** begin Supplied information **

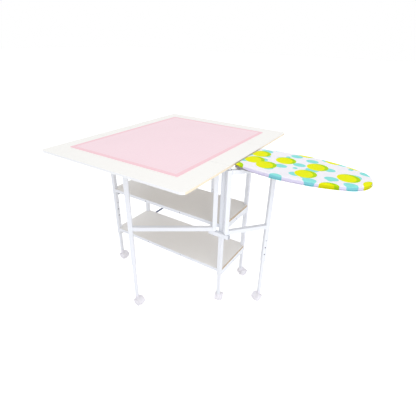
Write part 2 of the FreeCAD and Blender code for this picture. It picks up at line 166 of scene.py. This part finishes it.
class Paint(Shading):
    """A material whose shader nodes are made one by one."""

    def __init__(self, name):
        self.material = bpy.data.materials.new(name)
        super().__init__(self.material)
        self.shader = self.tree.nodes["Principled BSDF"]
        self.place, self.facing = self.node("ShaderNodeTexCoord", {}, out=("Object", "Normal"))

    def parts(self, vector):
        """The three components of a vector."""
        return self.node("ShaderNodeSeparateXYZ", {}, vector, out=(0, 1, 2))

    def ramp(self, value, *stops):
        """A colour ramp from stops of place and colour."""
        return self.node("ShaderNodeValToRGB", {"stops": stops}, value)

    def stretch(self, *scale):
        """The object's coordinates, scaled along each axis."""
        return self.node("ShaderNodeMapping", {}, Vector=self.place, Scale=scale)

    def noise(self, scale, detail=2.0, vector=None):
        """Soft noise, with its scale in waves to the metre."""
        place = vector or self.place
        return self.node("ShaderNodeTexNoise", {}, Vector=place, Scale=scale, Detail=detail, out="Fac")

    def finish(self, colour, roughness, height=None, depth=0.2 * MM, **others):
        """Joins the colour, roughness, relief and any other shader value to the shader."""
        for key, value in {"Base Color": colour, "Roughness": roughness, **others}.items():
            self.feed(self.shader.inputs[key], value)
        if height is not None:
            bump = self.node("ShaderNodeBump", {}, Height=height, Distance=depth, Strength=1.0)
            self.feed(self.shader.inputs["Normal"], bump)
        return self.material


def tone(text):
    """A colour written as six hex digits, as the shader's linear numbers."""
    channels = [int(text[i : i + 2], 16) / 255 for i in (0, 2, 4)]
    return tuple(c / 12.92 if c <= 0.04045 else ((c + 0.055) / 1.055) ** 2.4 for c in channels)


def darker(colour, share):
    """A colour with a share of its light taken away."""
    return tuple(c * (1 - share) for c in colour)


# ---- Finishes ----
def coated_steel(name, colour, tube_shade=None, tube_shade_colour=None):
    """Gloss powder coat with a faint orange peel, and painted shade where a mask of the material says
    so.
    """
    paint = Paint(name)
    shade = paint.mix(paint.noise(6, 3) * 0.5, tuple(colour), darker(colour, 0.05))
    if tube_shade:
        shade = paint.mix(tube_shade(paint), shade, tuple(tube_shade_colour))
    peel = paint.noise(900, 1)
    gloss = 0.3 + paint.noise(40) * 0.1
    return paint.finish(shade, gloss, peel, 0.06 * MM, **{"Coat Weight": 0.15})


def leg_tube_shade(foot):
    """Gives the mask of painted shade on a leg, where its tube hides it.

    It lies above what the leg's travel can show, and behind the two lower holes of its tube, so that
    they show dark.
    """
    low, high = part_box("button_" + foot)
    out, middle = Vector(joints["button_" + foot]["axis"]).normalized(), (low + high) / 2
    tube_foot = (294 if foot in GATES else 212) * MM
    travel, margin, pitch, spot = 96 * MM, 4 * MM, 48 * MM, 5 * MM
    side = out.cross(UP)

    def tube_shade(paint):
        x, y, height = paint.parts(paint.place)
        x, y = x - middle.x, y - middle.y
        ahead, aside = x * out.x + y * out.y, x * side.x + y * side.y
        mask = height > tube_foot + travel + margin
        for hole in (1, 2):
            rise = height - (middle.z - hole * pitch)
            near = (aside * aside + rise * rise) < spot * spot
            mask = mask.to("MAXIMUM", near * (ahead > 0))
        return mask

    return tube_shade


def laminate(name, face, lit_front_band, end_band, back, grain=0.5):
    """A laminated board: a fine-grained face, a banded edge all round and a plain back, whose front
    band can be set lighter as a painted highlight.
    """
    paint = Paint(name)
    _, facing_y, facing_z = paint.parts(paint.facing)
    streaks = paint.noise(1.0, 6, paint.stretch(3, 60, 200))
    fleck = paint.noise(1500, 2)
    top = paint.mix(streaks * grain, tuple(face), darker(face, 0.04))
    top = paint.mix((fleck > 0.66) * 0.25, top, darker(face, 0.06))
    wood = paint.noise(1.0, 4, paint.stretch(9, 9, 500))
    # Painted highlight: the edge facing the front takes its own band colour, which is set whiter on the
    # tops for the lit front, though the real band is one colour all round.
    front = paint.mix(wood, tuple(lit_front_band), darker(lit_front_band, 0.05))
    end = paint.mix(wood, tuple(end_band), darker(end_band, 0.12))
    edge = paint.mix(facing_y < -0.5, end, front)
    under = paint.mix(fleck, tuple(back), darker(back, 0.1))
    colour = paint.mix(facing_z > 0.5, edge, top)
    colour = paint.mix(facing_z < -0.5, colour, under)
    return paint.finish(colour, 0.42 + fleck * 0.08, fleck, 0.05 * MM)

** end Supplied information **

▸ **What is being asked**
Print the complete listing again, exactly as it stands.

▸ **Solution to this task**
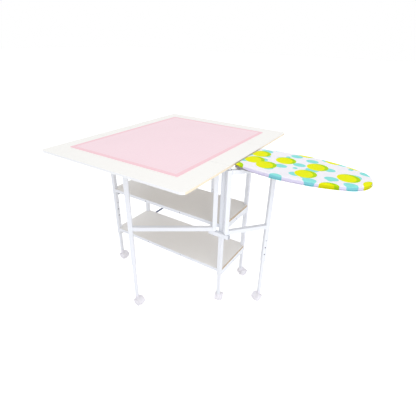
Write part 2 of the FreeCAD and Blender code for this picture. It picks up at line 166 of scene.py. This part finishes it.
class Paint(Shading):
    """A material whose shader nodes are made one by one."""

    def __init__(self, name):
        self.material = bpy.data.materials.new(name)
        super().__init__(self.material)
        self.shader = self.tree.nodes["Principled BSDF"]
        self.place, self.facing = self.node("ShaderNodeTexCoord", {}, out=("Object", "Normal"))

    def parts(self, vector):
        """The three components of a vector."""
        return self.node("ShaderNodeSeparateXYZ", {}, vector, out=(0, 1, 2))

    def ramp(self, value, *stops):
        """A colour ramp from stops of place and colour."""
        return self.node("ShaderNodeValToRGB", {"stops": stops}, value)

    def stretch(self, *scale):
        """The object's coordinates, scaled along each axis."""
        return self.node("ShaderNodeMapping", {}, Vector=self.place, Scale=scale)

    def noise(self, scale, detail=2.0, vector=None):
        """Soft noise, with its scale in waves to the metre."""
        place = vector or self.place
        return self.node("ShaderNodeTexNoise", {}, Vector=place, Scale=scale, Detail=detail, out="Fac")

    def finish(self, colour, roughness, height=None, depth=0.2 * MM, **others):
        """Joins the colour, roughness, relief and any other shader value to the shader."""
        for key, value in {"Base Color": colour, "Roughness": roughness, **others}.items():
            self.feed(self.shader.inputs[key], value)
        if height is not None:
            bump = self.node("ShaderNodeBump", {}, Height=height, Distance=depth, Strength=1.0)
            self.feed(self.shader.inputs["Normal"], bump)
        return self.material


def tone(text):
    """A colour written as six hex digits, as the shader's linear numbers."""
    channels = [int(text[i : i + 2], 16) / 255 for i in (0, 2, 4)]
    return tuple(c / 12.92 if c <= 0.04045 else ((c + 0.055) / 1.055) ** 2.4 for c in channels)


def darker(colour, share):
    """A colour with a share of its light taken away."""
    return tuple(c * (1 - share) for c in colour)


# ---- Finishes ----
def coated_steel(name, colour, tube_shade=None, tube_shade_colour=None):
    """Gloss powder coat with a faint orange peel, and painted shade where a mask of the material says
    so.
    """
    paint = Paint(name)
    shade = paint.mix(paint.noise(6, 3) * 0.5, tuple(colour), darker(colour, 0.05))
    if tube_shade:
        shade = paint.mix(tube_shade(paint), shade, tuple(tube_shade_colour))
    peel = paint.noise(900, 1)
    gloss = 0.3 + paint.noise(40) * 0.1
    return paint.finish(shade, gloss, peel, 0.06 * MM, **{"Coat Weight": 0.15})


def leg_tube_shade(foot):
    """Gives the mask of painted shade on a leg, where its tube hides it.

    It lies above what the leg's travel can show, and behind the two lower holes of its tube, so that
    they show dark.
    """
    low, high = part_box("button_" + foot)
    out, middle = Vector(joints["button_" + foot]["axis"]).normalized(), (low + high) / 2
    tube_foot = (294 if foot in GATES else 212) * MM
    travel, margin, pitch, spot = 96 * MM, 4 * MM, 48 * MM, 5 * MM
    side = out.cross(UP)

    def tube_shade(paint):
        x, y, height = paint.parts(paint.place)
        x, y = x - middle.x, y - middle.y
        ahead, aside = x * out.x + y * out.y, x * side.x + y * side.y
        mask = height > tube_foot + travel + margin
        for hole in (1, 2):
            rise = height - (middle.z - hole * pitch)
            near = (aside * aside + rise * rise) < spot * spot
            mask = mask.to("MAXIMUM", near * (ahead > 0))
        return mask

    return tube_shade


def laminate(name, face, lit_front_band, end_band, back, grain=0.5):
    """A laminated board: a fine-grained face, a banded edge all round and a plain back, whose front
    band can be set lighter as a painted highlight.
    """
    paint = Paint(name)
    _, facing_y, facing_z = paint.parts(paint.facing)
    streaks = paint.noise(1.0, 6, paint.stretch(3, 60, 200))
    fleck = paint.noise(1500, 2)
    top = paint.mix(streaks * grain, tuple(face), darker(face, 0.04))
    top = paint.mix((fleck > 0.66) * 0.25, top, darker(face, 0.06))
    wood = paint.noise(1.0, 4, paint.stretch(9, 9, 500))
    # Painted highlight: the edge facing the front takes its own band colour, which is set whiter on the
    # tops for the lit front, though the real band is one colour all round.
    front = paint.mix(wood, tuple(lit_front_band), darker(lit_front_band, 0.05))
    end = paint.mix(wood, tuple(end_band), darker(end_band, 0.12))
    edge = paint.mix(facing_y < -0.5, end, front)
    under = paint.mix(fleck, tuple(back), darker(back, 0.1))
    colour = paint.mix(facing_z > 0.5, edge, top)
    colour = paint.mix(facing_z < -0.5, colour, under)
    return paint.finish(colour, 0.42 + fleck * 0.08, fleck, 0.05 * MM)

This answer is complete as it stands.